--- Working data ---
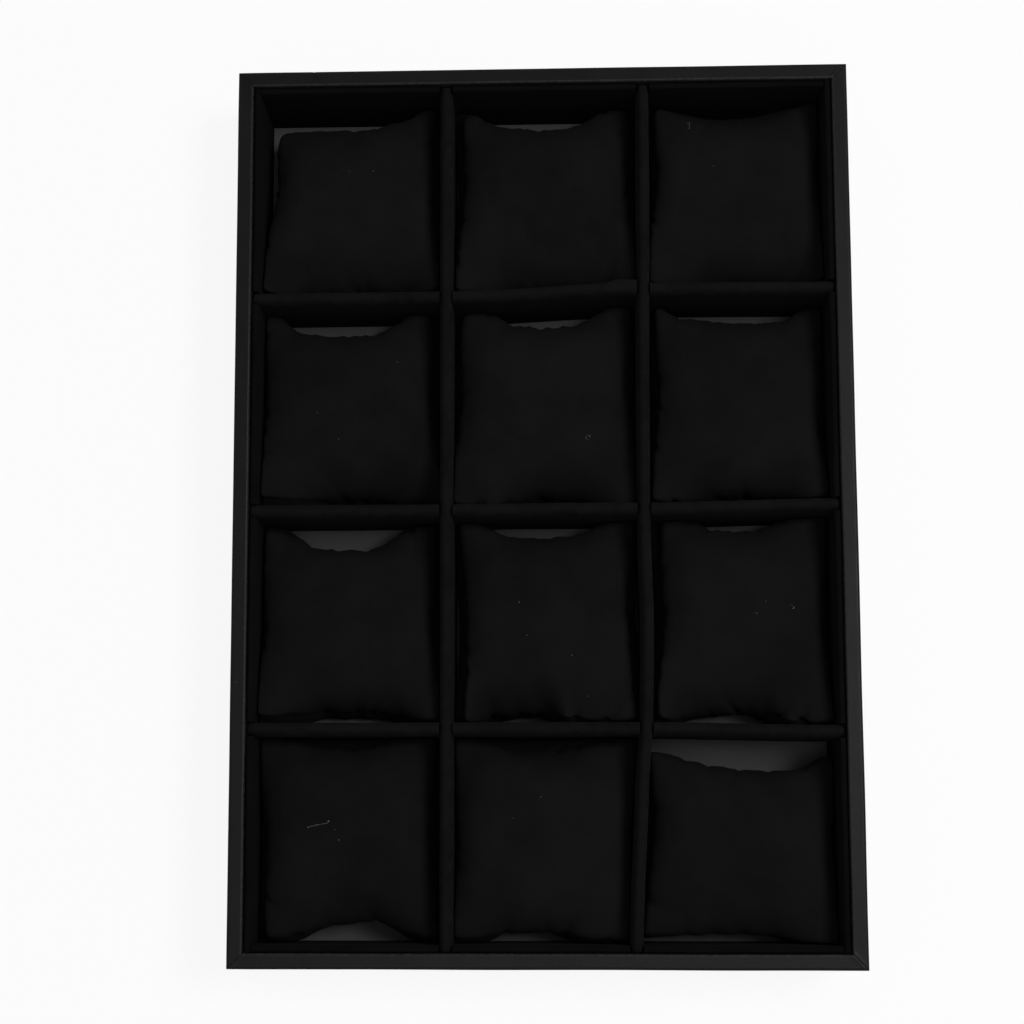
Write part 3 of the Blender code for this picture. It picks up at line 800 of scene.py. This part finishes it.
# For each pillow, in mm: ears at the far left, far right, near right and near left as insets (x, y)
# from the cell's corners with the height of the tip over the floor, then for the far, right, near and
# left edges how far they are drawn in between the ears, the seam's height at their middle, and how
# much the underside swells out past the seam there (0 to 1). The dips say where the far and the near
# edge leave the left ear, reach their depth, leave it and are back at the right ear (-1 to 1)
pillows = {
    (1, 1): {"ears": ((6.3, 6.4, 17), (3.5, 0, 21), (0.8, 3.6, 31), (0, 4.4, 31)),
             "drawn": (4, 1, -1, 0), "seam": (18, 24, 14, 22), "fill": (0, 0.6, 0.5, 0.2),
             "dips": ((-1.2, -1, 0.6, 0.95), (-0.9, -0.4, 0.4, 0.9)), "corners": (0, 1, 1, 1),
             "folds": ((2, 0.1, 2.6, 1.8, 13, -0.4), (2, 0.45, 1.8, 2.4, 8, 0.2))},
    (1, 2): {"ears": ((4.1, 3.7, 18), (4.1, 1.7, 18), (0, 3.9, 31), (1.1, 2.7, 31)),
             "drawn": (5.6, 1, -0.5, 1), "seam": (18, 24, 13, 24), "fill": (0, 0.6, 0.5, 0.6),
             "dips": ((-0.85, -0.5, 0.35, 0.75), (-0.9, -0.4, 0.4, 0.9))},
    (1, 3): {"ears": ((4.1, 1.1, 18), (1, 0, 22), (0, 4.6, 31), (0.6, 2.6, 31)),
             "drawn": (6.4, 0.5, -0.8, 0.5), "seam": (18, 24, 13, 24), "fill": (1, 0.6, 0.5, 0.6),
             "dips": ((-1, -0.3, 0.2, 0.95), (-0.9, -0.3, 0.5, 1))},
    (2, 1): {"ears": ((0.7, 0, 19), (5.8, 0, 19), (0.9, 1.4, 31), (0, 5.4, 31)),
             "drawn": (8, 0.5, 0.9, 0.5), "seam": (18, 24, 13, 24), "fill": (0, 0.6, 0.4, 0.6),
             "dips": ((-0.85, -0.5, 0.3, 0.8), (-0.7, -0.2, 0.7, 1.1)),
             "folds": ((2, 0.1, 2.4, 1.5, 10, 0.5), (2, 0.38, 2, 1.4, 9, 0.4))},
    (2, 2): {"ears": ((4.9, 0, 18), (3.2, 0, 19), (0.9, 0.8, 31), (0, 2, 31)),
             "drawn": (6.5, 0, 3, 0), "seam": (18, 24, 13, 24), "fill": (0, 0.6, 0.3, 0.6),
             "dips": ((-0.75, -0.35, 0.35, 0.85), (-0.6, -0.1, 0.3, 0.75)),
             "folds": ((0, -0.07, 2, 1.4, 7, 0), (2, -0.67, 2.4, 2, 9, 0.6))},
    (2, 3): {"ears": ((3.6, 1.1, 18), (0, 2.6, 19), (0.5, 3.4, 31), (1.3, 2.6, 31)),
             "drawn": (5, 2, 1.5, 1), "seam": (18, 24, 13, 24), "fill": (0, 0.6, 0.4, 0.6),
             "dips": ((-0.95, -0.65, 0.45, 0.85), (-0.8, -0.3, 0.3, 0.8))},
    (3, 1): {"ears": ((1.6, 2.7, 17), (2.9, 1.5, 18), (0.8, 1.7, 31), (0, 4, 31)),
             "drawn": (8.1, 1.5, 1.8, 0.5), "seam": (18, 24, 13, 24), "fill": (0, 0.6, 0.4, 0.6),
             "dips": ((-0.95, -0.3, 0.2, 0.85), (-0.8, -0.2, 0.3, 0.85)),
             "folds": ((0, 0.15, 3.2, 1.6, 7, 0.2), (0, -0.42, 1.6, 1.3, 5, -0.2),
                       (2, 0.2, 2.4, 1.6, 11, 0.3))},
    (3, 2): {"ears": ((1.7, 0.4, 18), (0, 0, 19), (1, 2.3, 31), (4.6, 1.3, 30)),
             "drawn": (5.5, 3, 2.6, 1.5), "seam": (18, 24, 13, 24), "fill": (0, 0.6, 0.2, 0.6),
             "dips": ((-0.8, -0.45, 0.3, 0.75), (-0.9, -0.6, -0.2, 0.2))},
    (3, 3): {"ears": ((6.2, 0, 19), (0, 0, 19), (0.3, 2.5, 31), (3.4, 2.6, 30)),
             "drawn": (4.2, 2.5, 2, 0), "seam": (18, 24, 13, 24), "fill": (0, 0.6, 0.1, 0.6),
             "dips": ((-0.8, -0.35, 0.15, 0.65), (-0.9, -0.5, 0, 0.5)),
             "folds": ((2, 0.35, 2.6, 2, 10, 0.3), (2, 0.6, 2, 1.5, 8, 0))},
    (4, 1): {"ears": ((0, 0.9, 19), (2.3, 1.1, 19), (1.8, 2.7, 24), (4.8, 2.6, 24)),
             "drawn": (3.2, 1.5, 4, 0), "seam": (17, 21, 17, 21), "fill": (1, 0.6, 0, 0.6),
             "dips": ((-0.8, -0.3, 0.1, 0.75), (-0.85, -0.2, 0.25, 0.9))},
    (4, 2): {"ears": ((0, 1.2, 19), (0, 2.1, 19), (0, 2.6, 27), (0, 3, 27)),
             "drawn": (3.6, 0.5, 0.4, 0.5), "seam": (17, 22, 17, 22), "fill": (1, 0.6, 0, 0.6),
             "dips": ((-0.75, -0.25, 0.05, 0.8), (-0.75, -0.3, 0, 0.5))},
    (4, 3): {"ears": ((0, 6.2, 20), (0, 7.6, 21), (0, 0.4, 27), (0, 2.3, 27)),
             "drawn": (5, 0.5, 1.5, 2), "seam": (18, 22, 17, 22), "fill": (0, 0.6, 0, 0.6),
             "dips": ((-1.1, 0.1, 0.6, 0.86), (-1.3, -1, 0.2, 0.8)), "corners": (0, 0, 1, 0.3), "pucker": 0.3},
}


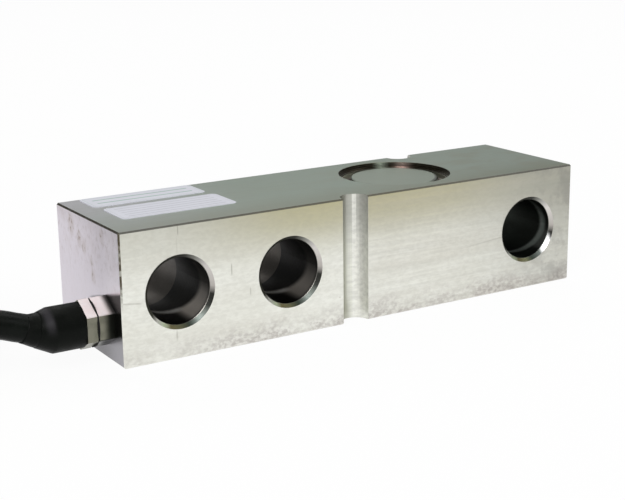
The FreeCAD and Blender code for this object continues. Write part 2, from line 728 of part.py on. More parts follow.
---
**Written exercise**.
Quote the material exactly, leaving nothing out.

**Result of this exercise**.
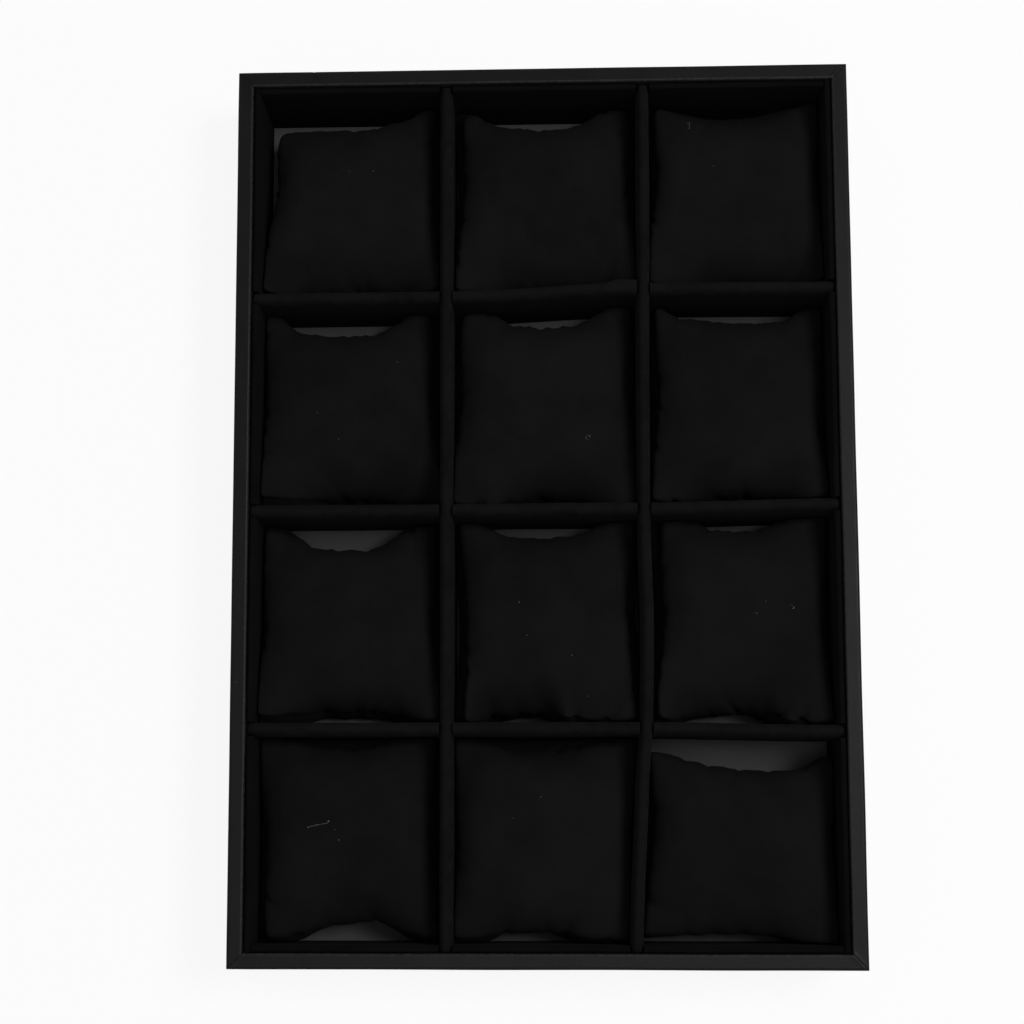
Write part 3 of the Blender code for this picture. It picks up at line 800 of scene.py. This part finishes it.
# For each pillow, in mm: ears at the far left, far right, near right and near left as insets (x, y)
# from the cell's corners with the height of the tip over the floor, then for the far, right, near and
# left edges how far they are drawn in between the ears, the seam's height at their middle, and how
# much the underside swells out past the seam there (0 to 1). The dips say where the far and the near
# edge leave the left ear, reach their depth, leave it and are back at the right ear (-1 to 1)
pillows = {
    (1, 1): {"ears": ((6.3, 6.4, 17), (3.5, 0, 21), (0.8, 3.6, 31), (0, 4.4, 31)),
             "drawn": (4, 1, -1, 0), "seam": (18, 24, 14, 22), "fill": (0, 0.6, 0.5, 0.2),
             "dips": ((-1.2, -1, 0.6, 0.95), (-0.9, -0.4, 0.4, 0.9)), "corners": (0, 1, 1, 1),
             "folds": ((2, 0.1, 2.6, 1.8, 13, -0.4), (2, 0.45, 1.8, 2.4, 8, 0.2))},
    (1, 2): {"ears": ((4.1, 3.7, 18), (4.1, 1.7, 18), (0, 3.9, 31), (1.1, 2.7, 31)),
             "drawn": (5.6, 1, -0.5, 1), "seam": (18, 24, 13, 24), "fill": (0, 0.6, 0.5, 0.6),
             "dips": ((-0.85, -0.5, 0.35, 0.75), (-0.9, -0.4, 0.4, 0.9))},
    (1, 3): {"ears": ((4.1, 1.1, 18), (1, 0, 22), (0, 4.6, 31), (0.6, 2.6, 31)),
             "drawn": (6.4, 0.5, -0.8, 0.5), "seam": (18, 24, 13, 24), "fill": (1, 0.6, 0.5, 0.6),
             "dips": ((-1, -0.3, 0.2, 0.95), (-0.9, -0.3, 0.5, 1))},
    (2, 1): {"ears": ((0.7, 0, 19), (5.8, 0, 19), (0.9, 1.4, 31), (0, 5.4, 31)),
             "drawn": (8, 0.5, 0.9, 0.5), "seam": (18, 24, 13, 24), "fill": (0, 0.6, 0.4, 0.6),
             "dips": ((-0.85, -0.5, 0.3, 0.8), (-0.7, -0.2, 0.7, 1.1)),
             "folds": ((2, 0.1, 2.4, 1.5, 10, 0.5), (2, 0.38, 2, 1.4, 9, 0.4))},
    (2, 2): {"ears": ((4.9, 0, 18), (3.2, 0, 19), (0.9, 0.8, 31), (0, 2, 31)),
             "drawn": (6.5, 0, 3, 0), "seam": (18, 24, 13, 24), "fill": (0, 0.6, 0.3, 0.6),
             "dips": ((-0.75, -0.35, 0.35, 0.85), (-0.6, -0.1, 0.3, 0.75)),
             "folds": ((0, -0.07, 2, 1.4, 7, 0), (2, -0.67, 2.4, 2, 9, 0.6))},
    (2, 3): {"ears": ((3.6, 1.1, 18), (0, 2.6, 19), (0.5, 3.4, 31), (1.3, 2.6, 31)),
             "drawn": (5, 2, 1.5, 1), "seam": (18, 24, 13, 24), "fill": (0, 0.6, 0.4, 0.6),
             "dips": ((-0.95, -0.65, 0.45, 0.85), (-0.8, -0.3, 0.3, 0.8))},
    (3, 1): {"ears": ((1.6, 2.7, 17), (2.9, 1.5, 18), (0.8, 1.7, 31), (0, 4, 31)),
             "drawn": (8.1, 1.5, 1.8, 0.5), "seam": (18, 24, 13, 24), "fill": (0, 0.6, 0.4, 0.6),
             "dips": ((-0.95, -0.3, 0.2, 0.85), (-0.8, -0.2, 0.3, 0.85)),
             "folds": ((0, 0.15, 3.2, 1.6, 7, 0.2), (0, -0.42, 1.6, 1.3, 5, -0.2),
                       (2, 0.2, 2.4, 1.6, 11, 0.3))},
    (3, 2): {"ears": ((1.7, 0.4, 18), (0, 0, 19), (1, 2.3, 31), (4.6, 1.3, 30)),
             "drawn": (5.5, 3, 2.6, 1.5), "seam": (18, 24, 13, 24), "fill": (0, 0.6, 0.2, 0.6),
             "dips": ((-0.8, -0.45, 0.3, 0.75), (-0.9, -0.6, -0.2, 0.2))},
    (3, 3): {"ears": ((6.2, 0, 19), (0, 0, 19), (0.3, 2.5, 31), (3.4, 2.6, 30)),
             "drawn": (4.2, 2.5, 2, 0), "seam": (18, 24, 13, 24), "fill": (0, 0.6, 0.1, 0.6),
             "dips": ((-0.8, -0.35, 0.15, 0.65), (-0.9, -0.5, 0, 0.5)),
             "folds": ((2, 0.35, 2.6, 2, 10, 0.3), (2, 0.6, 2, 1.5, 8, 0))},
    (4, 1): {"ears": ((0, 0.9, 19), (2.3, 1.1, 19), (1.8, 2.7, 24), (4.8, 2.6, 24)),
             "drawn": (3.2, 1.5, 4, 0), "seam": (17, 21, 17, 21), "fill": (1, 0.6, 0, 0.6),
             "dips": ((-0.8, -0.3, 0.1, 0.75), (-0.85, -0.2, 0.25, 0.9))},
    (4, 2): {"ears": ((0, 1.2, 19), (0, 2.1, 19), (0, 2.6, 27), (0, 3, 27)),
             "drawn": (3.6, 0.5, 0.4, 0.5), "seam": (17, 22, 17, 22), "fill": (1, 0.6, 0, 0.6),
             "dips": ((-0.75, -0.25, 0.05, 0.8), (-0.75, -0.3, 0, 0.5))},
    (4, 3): {"ears": ((0, 6.2, 20), (0, 7.6, 21), (0, 0.4, 27), (0, 2.3, 27)),
             "drawn": (5, 0.5, 1.5, 2), "seam": (18, 22, 17, 22), "fill": (0, 0.6, 0, 0.6),
             "dips": ((-1.1, 0.1, 0.6, 0.86), (-1.3, -1, 0.2, 0.8)), "corners": (0, 0, 1, 0.3), "pucker": 0.3},
}


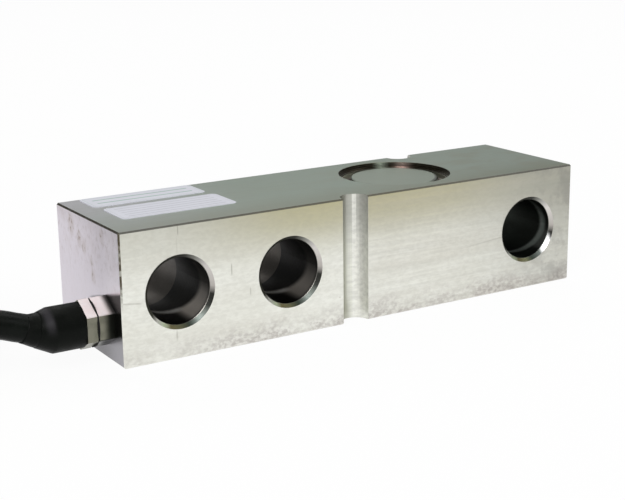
The FreeCAD and Blender code for this object continues. Write part 2, from line 728 of part.py on. More parts follow.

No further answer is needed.